[Problem details] Everything from the first line to the line containing "const overrun = 1;" is to be repeated exactly; nothing past it.

[Supplied information]
────────

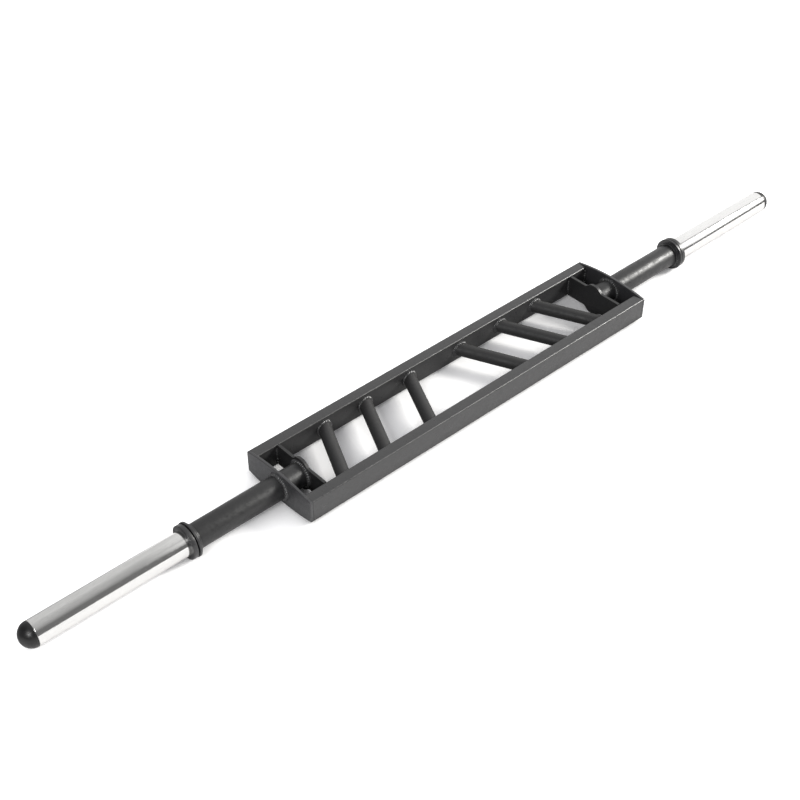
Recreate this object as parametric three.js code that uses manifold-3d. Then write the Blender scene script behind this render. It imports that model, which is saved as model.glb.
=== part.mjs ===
// A multi-grip strength bar: a flat welded frame with slanted hand grips between two box
// rails, and a round shaft at each end that carries a turning sleeve for weight plates.
// Millimetres. X runs along the bar, Y across the frame and Z up. The origin lies on the
// floor below the bar's middle; the front rail is at -Y and the left end at -X.

import * as THREE from 'three';
import { mergeVertices } from 'three/addons/utils/BufferGeometryUtils.js';
import Module from 'manifold-3d';

const wasm = await Module();
wasm.setup();

// Fits shared by all pieces
const seatGap = 0.3; // between pieces that are welded, pressed or clamped together
const runningClearance = 0.08; // radial, between a bush and the spindle it turns on
const overrun = 1; // how far one solid reaches into another before they are joined

// Box rails
const railHeight = 50;
const railWidth = 25;
const railWall = 2.5;
const railCorner = 3;
const railBoreCorner = 1;
const frameWidth = 190; // over both rails

// End plates, whose long edges bow outwards past the rails
const plateThickness = 6;
const plateRise = 9; // how far a long edge stands past the rails at its middle

// Gussets, which carry the shafts' inner ends and, with a round hump below, the whole bar
const gussetThickness = 6;
const compartmentLength = 47; // between a gusset and its end plate
const humpRadius = 24;
const humpFillet = 10;
const footWidth = 10; // flat at the foot of the hump
const floorClearance = 0.4; // between the floor and whatever comes next to the feet

// Hand grips, counted from the bar's middle
const gripDiameter = 28;
const gripWall = 3;
const gripAngle = THREE.MathUtils.degToRad(25); // between a grip and the Y axis
const innerGripOffset = 103; // from the bar's middle to the inner grips
const innerGripPitch = 118.5; // from an inner grip to its middle grip
const outerGripPitch = 105.5; // from a middle grip to its outer grip
const outerGripMargin = 77; // from an outer grip to the gusset

// Round shafts
const shaftDiameter = 50;
const shaftWall = 4;
const neckLength = 203; // from the end plate to the outer face of the shoulder ring

// Shoulder ring, welded on the shaft's outer end
const shoulderDiameter = 71;
const shoulderThickness = 5;
const shoulderChamfer = 1;
const stepDiameter = 57;
const stepLength = 5.5;

// Sleeves and their stop rings
const sleeveDiameter = 50;
const sleeveWall = 4;
const loadingLength = 307; // bare sleeve outside the stop ring
const collarGap = 2; // between the shoulder ring and the stop ring
const stopRingDiameter = 69;
const stopRingThickness = 10;
const stopRingChamfer = 1.5;

// Spindles, fixed in the shafts, on which the sleeves turn
const spindleDiameter = 30;
const spindleRootLength = 60; // thick root inside the shaft
const boltHoleRoom = 4; // past the bolt's tip

// Bushes, washers and bolts inside a sleeve
const innerBushLength = 40;
const outerBushLength = 35;
const thrustWasherRecess = 1; // below the sleeve's surface
const endPlay = 0.5; // between the outer bush and the end washer
const endWasherThickness = 4;
const endWasherClearance = 1; // radial, inside the sleeve
const boltDiameter = 12;
const boltLength = 30;
const boltHeadHeight = 7.5;
const boltHeadFlats = 19; // across the flats

// End caps
const capHeight = 25;
const capBarrelLength = 12;
const capWall = 3;
const capRoom = 3; // between the end washer and the cap's barrel

// Weld beads, as the leg of their triangular section
const shaftWeldLeg = 5;
const gripWeldLeg = 3.5;
const weldCrownShare = 0.62; // 0.5 is a flat bead, 1 a square one

// Fineness of round shapes
const roundSegments = 28;
const beadSegments = 16;
const cornerSteps = 3;
const bowSteps = 12;
const humpSteps = 4;
const domeSteps = 6;
const hollowSteps = 3;
const hexSides = 6;

// Across the frame and up
const railMiddle = (frameWidth - railWidth) / 2;
const clearWidth = frameWidth - 2 * railWidth;
const plateDrop = railHeight / 2 + plateRise;
const lowestRing = Math.max(shoulderDiameter, stopRingDiameter) / 2;
const axisHeight = Math.max(plateDrop, lowestRing) + floorClearance;
const humpCentre = axisHeight - Math.sqrt(humpRadius ** 2 - (footWidth / 2) ** 2);

// Along the bar, as distances from its middle
const middleGripOffset = innerGripOffset + innerGripPitch;
const outerGripOffset = middleGripOffset + outerGripPitch;
const gussetInnerFace = outerGripOffset + outerGripMargin;
const gussetOuterFace = gussetInnerFace + gussetThickness;
const plateInnerFace = gussetOuterFace + compartmentLength;
const plateOuterFace = plateInnerFace + plateThickness;
const shoulderFace = plateOuterFace + neckLength;
const sleeveStart = shoulderFace + collarGap;
const stopFace = sleeveStart + stopRingThickness;
const sleeveEnd = stopFace + loadingLength;
const spindleEnd = sleeveEnd - capBarrelLength - capRoom - endWasherThickness - seatGap;
const outerBushEnd = spindleEnd - endPlay;
const boltSeat = spindleEnd + endWasherThickness + 2 * seatGap;

// Radii that follow from a neighbour
const shaftRadius = shaftDiameter / 2;
const shaftBore = shaftRadius - shaftWall;
const sleeveRadius = sleeveDiameter / 2;
const sleeveBore = sleeveRadius - sleeveWall;
const spindleRadius = spindleDiameter / 2;
const boltRadius = boltDiameter / 2;

// Finishes
function finish(color, roughness, metalness) {
  return () => new THREE.MeshStandardMaterial({ color, roughness, metalness });
}
const charcoalPaint = finish(0x4d4e51, 0.55, 0.15);
const collarPaint = finish(0x3c3d40, 0.5, 0.15);
const chrome = finish(0xd4d5d8, 0.12, 1);
const steel = finish(0x9a9c9f, 0.35, 1);
const bronze = finish(0xa8793f, 0.45, 1);
const blackPlastic = finish(0x1c1c1e, 0.5, 0);

function named(name, geometry, material) {
  const mesh = new THREE.Mesh(geometry, material());
  mesh.name = name;
  return mesh;
}

// The corner radius of a many-sided bore whose flats stay clear of a round piece
function boreRadius(radius, gap, segments = roundSegments) {
  return (radius + gap) / Math.cos(Math.PI / segments);
}

// Solids of revolution about Y. Profiles are [radius, y] pairs and run up the outside.
function turned(profile, segments = roundSegments) {
  return new THREE.LatheGeometry(profile.map(([r, y]) => new THREE.Vector2(r, y)), segments);
}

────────

[Exercise output]
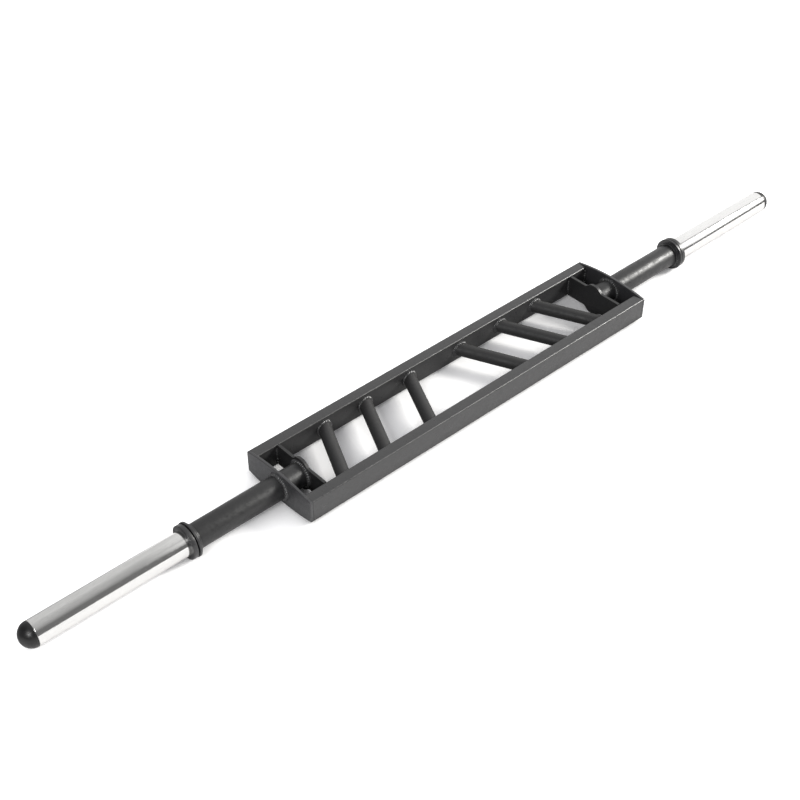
Recreate this object as parametric three.js code that uses manifold-3d. Then write the Blender scene script behind this render. It imports that model, which is saved as model.glb.
=== part.mjs ===
// A multi-grip strength bar: a flat welded frame with slanted hand grips between two box
// rails, and a round shaft at each end that carries a turning sleeve for weight plates.
// Millimetres. X runs along the bar, Y across the frame and Z up. The origin lies on the
// floor below the bar's middle; the front rail is at -Y and the left end at -X.

import * as THREE from 'three';
import { mergeVertices } from 'three/addons/utils/BufferGeometryUtils.js';
import Module from 'manifold-3d';

const wasm = await Module();
wasm.setup();

// Fits shared by all pieces
const seatGap = 0.3; // between pieces that are welded, pressed or clamped together
const runningClearance = 0.08; // radial, between a bush and the spindle it turns on
const overrun = 1; // how far one solid reaches into another before they are joined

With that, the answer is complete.